Empirically, yes. Lockdep complains when those locks are taken in the
reverse order.

That seems to be inconsistent with the "mmap_sem -> i_mmap_lock ->
page_lock" note in the xfs_ilock comment. Am I confusing what
i_mmap_lock means in that comment, is that the i_mmap_lock_read(), or
the i_mmaplock in the xfs_inode?

>
>> + xfs_ilock(ip, XFS_ILOCK_EXCL);
>> + if (len == 0) {
>> + /*
>> + * Clear the immutable flag provided there are no active
>> + * mappings. The active mapping check prevents an
>> + * application that is assuming a static block map, for
>> + * DAX or peer-to-peer DMA, from having this state
>> + * silently change behind its back.
>> + */
>> + if (RB_EMPTY_ROOT(&mapping->i_mmap))
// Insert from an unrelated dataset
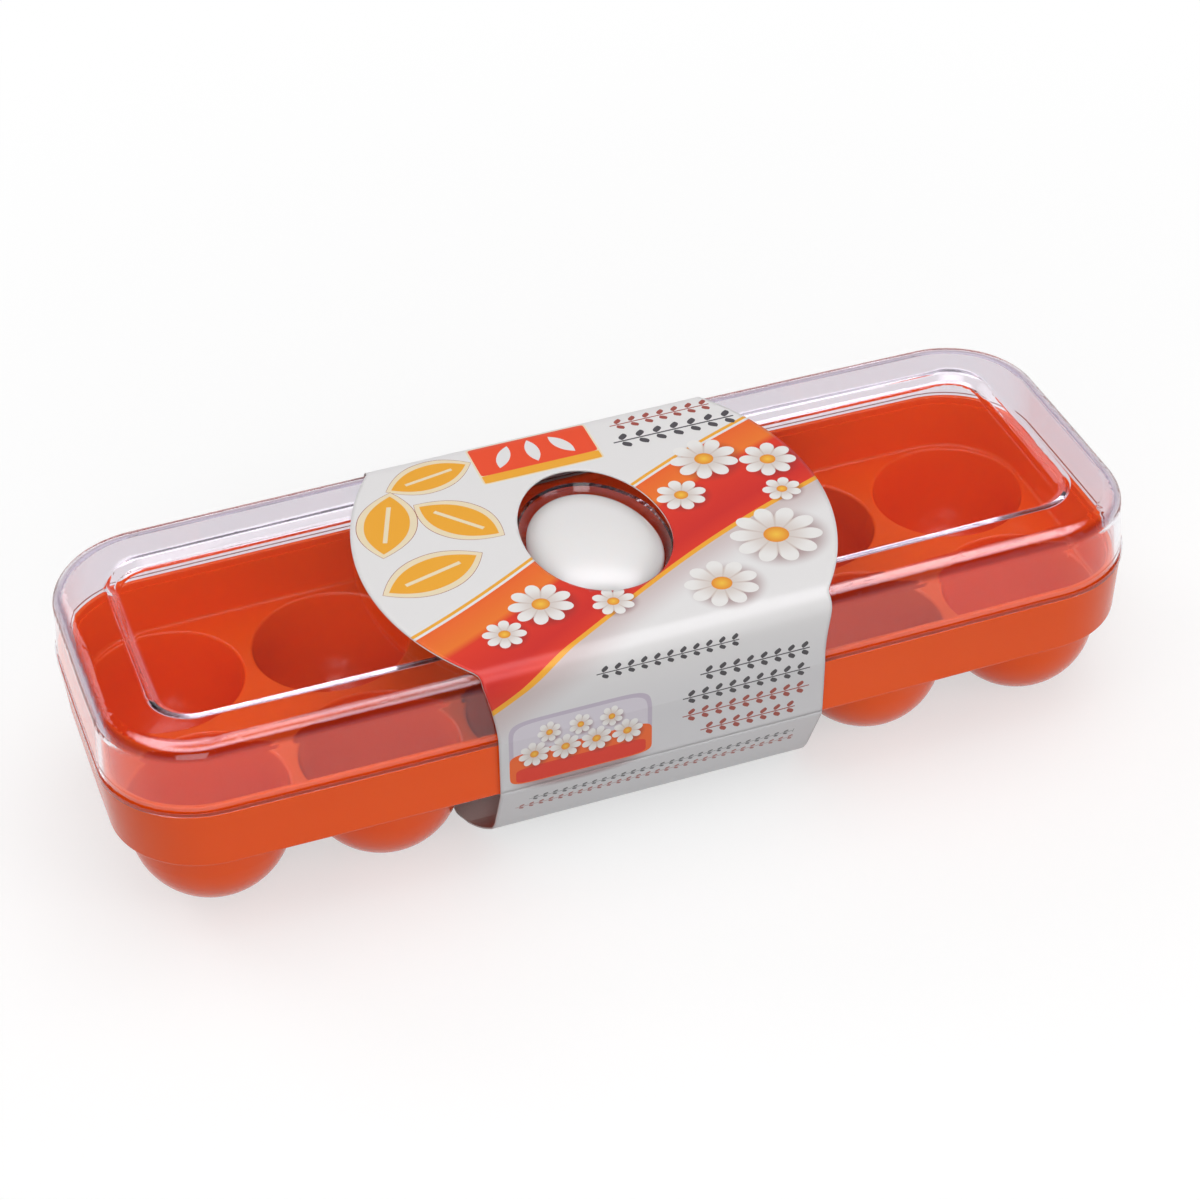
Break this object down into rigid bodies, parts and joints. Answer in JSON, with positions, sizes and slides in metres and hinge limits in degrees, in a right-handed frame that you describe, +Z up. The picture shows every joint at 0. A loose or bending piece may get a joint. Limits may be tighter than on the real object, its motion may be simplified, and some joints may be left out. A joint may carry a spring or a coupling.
{
  "type": "egg keeper with flip lid",
  "caption": "Long egg keeper: moulded tray with rows of round egg cups, clear hinged flip lid with an egg-shaped medallion, and a printed card sleeve round the middle.",
  "frame": {"origin": "middle of the face that the keeper rests on, the underside of the card sleeve's bottom panel", "axes": "+X along the length, +Y towards the hinge at the back, +Z up"},
  "size_m": [0.3378, 0.1297, 0.0786],
  "materials": {
    "tray_plastic": "glossy injection-moulded orange plastic, slightly translucent",
    "lid_plastic": "clear glossy moulded plastic",
    "medallion_plastic": "glossy opaque white plastic",
    "sleeve_card": "coated solid board with a printed face"
  },
  "bodies": {
    "base": {"base_tray": "tray_plastic"},
    "lid": {"lid": "lid_plastic", "egg_medallion": "medallion_plastic"},
    "sleeve_lower": {"sleeve_lower": "sleeve_card"},
    "sleeve_upper": {"sleeve_upper": "sleeve_card"}
  },
  "joints": [
    {"name": "lid_flip", "type": "hinge", "parent": "base", "child": "lid", "pos_m": [0, 0.0641, 0.0538], "axis": [-1, 0, 0], "range_deg": [0, 95]},
    {"name": "sleeve_slide", "type": "slide", "parent": "base", "child": "sleeve_lower", "axis": [1, 0, 0], "range_m": [0, 0.25]},
    {"name": "sleeve_fold", "type": "hinge", "parent": "sleeve_lower", "child": "sleeve_upper", "pos_m": [0, 0.0641, 0.0538], "axis": [-1, 0, 0], "range_deg": [0, 95]}
  ],
  "couplings": [
    {"joint": "sleeve_fold", "follows": "lid_flip", "ratio": 1}
  ]
}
>> + inode->i_flags &= ~S_IOMAP_IMMUTABLE;
>> + else
>> + error = -EBUSY;
>> + } else if (IS_IOMAP_IMMUTABLE(inode)) {
>> + if (len == i_size_read(inode)) {
>> + /*
>> + * The file is already in the correct state,
>> + * bail out without error below.
>> + */
>> + len = 0;
>> + } else {
>> + /* too late to allocate more space */
>> + error = -ETXTBSY;
>> + }
>> + } else {
>> + if (len < i_size_read(inode)) {
>> + /*
>> + * Since S_IOMAP_IMMUTABLE is inode global it
>> + * does not make sense to fallocate(immutable)
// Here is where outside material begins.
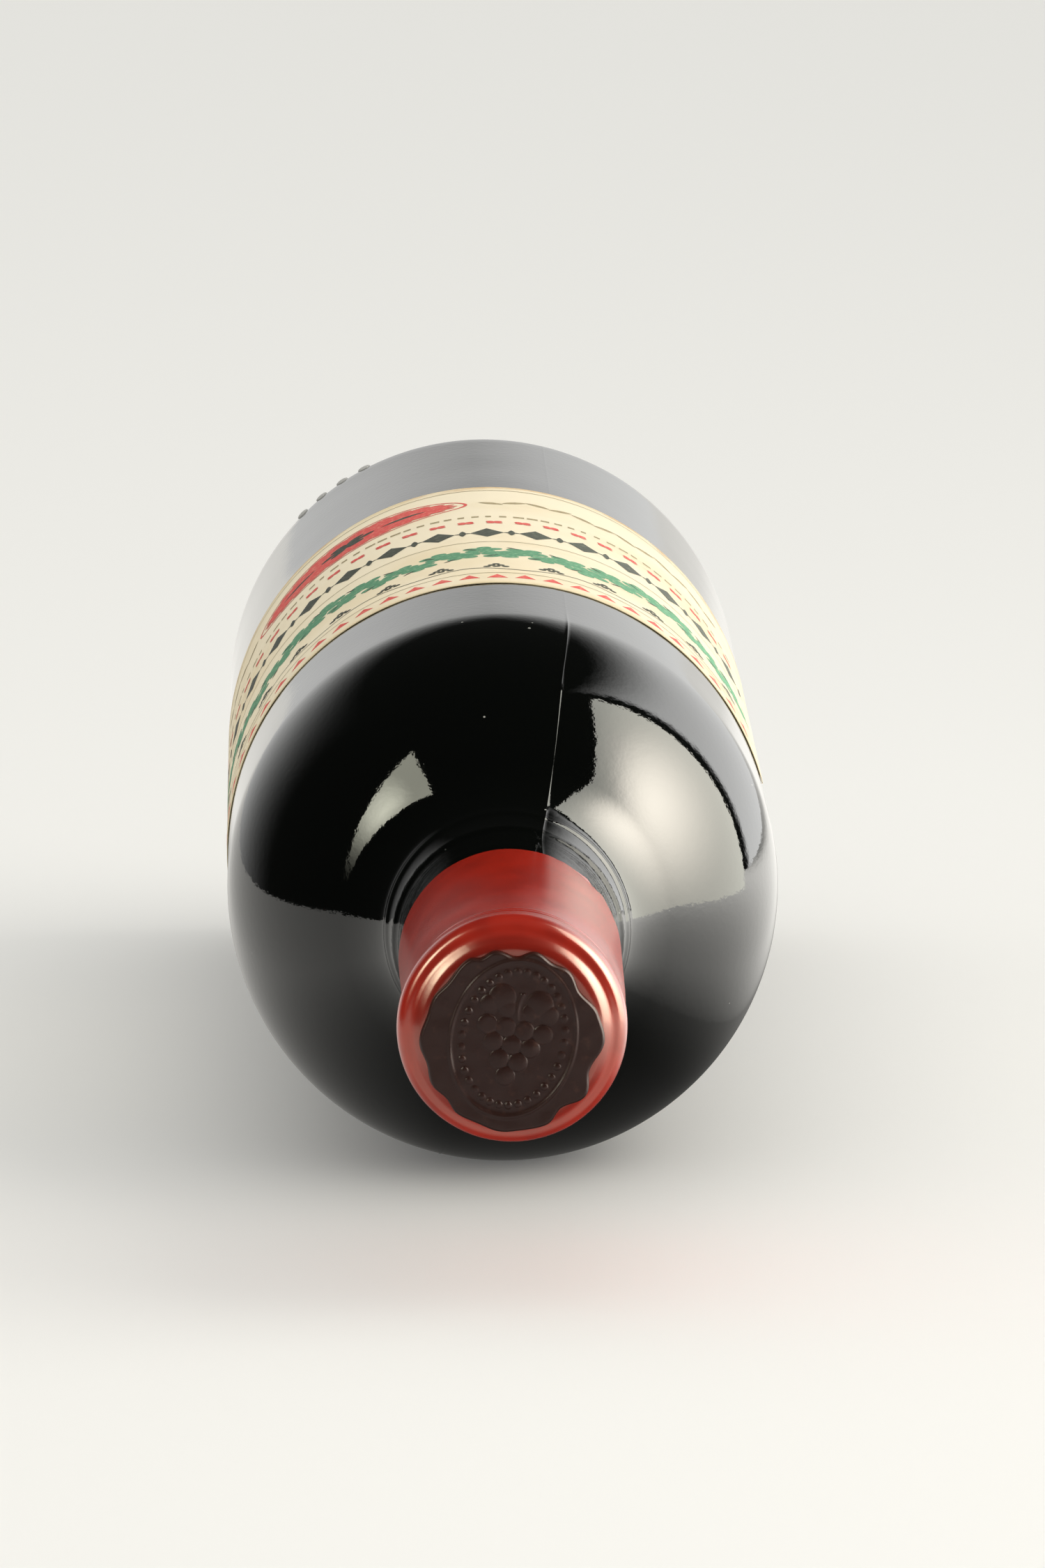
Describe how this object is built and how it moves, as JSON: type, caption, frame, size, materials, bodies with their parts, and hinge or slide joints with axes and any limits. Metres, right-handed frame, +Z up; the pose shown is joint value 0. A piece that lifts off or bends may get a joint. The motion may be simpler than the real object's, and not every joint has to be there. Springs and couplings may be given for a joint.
{
  "type": "wine bottle",
  "caption": "Full dark glass wine bottle lying on its side, with a red neck capsule, a scalloped brown seal on its top and a cream front label.",
  "frame": {"origin": "bottom centre of the bounding box, on the surface the bottle lies on", "axes": "+Y along the bottle's axis from its neck to its base, +Z up, +X across"},
  "size_m": [0.0765, 0.3016, 0.0758],
  "materials": {
    "dark_glass": "glossy, near black with the red wine behind it",
    "red_capsule": "satin lacquer on a spun metal skin",
    "brown_seal": "satin, pressed relief",
    "cream_paper": null
  },
  "bodies": {
    "root": {"glass_bottle": "dark_glass", "capsule": "red_capsule", "seal": "brown_seal", "front_label": "cream_paper"}
  },
  "joints": []
}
>> + * on a sub-range of the file.
>> + */
>> + error = -EINVAL;
>> + } else if (!RB_EMPTY_ROOT(&mapping->i_mmap)) {
>> + /*
>> + * It's not strictly required to prevent setting
>> + * immutable while a file is already mapped, but
>> + * we do it for simplicity and symmetry with the
>> + * S_IOMAP_IMMUTABLE disable case.
>> + */
>> + error = -EBUSY;
>> + } else
>> + inode->i_flags |= S_IOMAP_IMMUTABLE;
>> + }
>> + xfs_iunlock(ip, XFS_ILOCK_EXCL);
>> + i_mmap_unlock_read(mapping);
>> +
>> + if (error || len == 0)
>> + return error;
>> +
>> + /*
>> + * From here, the immutable flag is already set, so new
>> + * operations that would change the block map are prevented by
>> + * upper layer code paths. Wwe can proceed to unshare and
>> + * allocate zeroed / written extents.
>> + */
>> + error = xfs_reflink_unshare(ip, offset, len);
>
> At this point we still hold the io and mmap locks and the vfs thinks the
> inode is iomap_immutable, but we haven't actually fixed the block
> mappings, which means that the flag is set but there could be holes and
> shared extents aplenty?
>
> That seems strange to me -- wouldn't we want to try to unshare and
> allocate, and only then take the ilock, check the mappings, and only set
> the flag if nobody's messed with the extent map since the unshare &
> allocated? IOWs,
>
> if (len == 0)
> return xfs_unseal_file_space();
>
> xfs_reflink_unshare(...);
> xfs_alloc_file_space(...);
>
> xfs_ilock(...);
> if (xfs_iomap_lacks_holes_and_shared_blocks(...)) {
> VFS_I(ip)->i_flags |= S_IOMAP_IMMUTABLE;
> ip->i_d.di_flags2 |= XFS_DIFLAG2_IOMAP_IMMUTABLE;
> xfs_trans_log_inode(tp, ip, XFS_ILOG_CORE);
> } else {
> error = -EBUSY;
> }
> xfs_iunlock(...);
>
> (I guess we hold sufficient locks, but still...)

Yes, that looks safer, especially if other vfs paths make assumptions
about the block map upon seeing that flag set.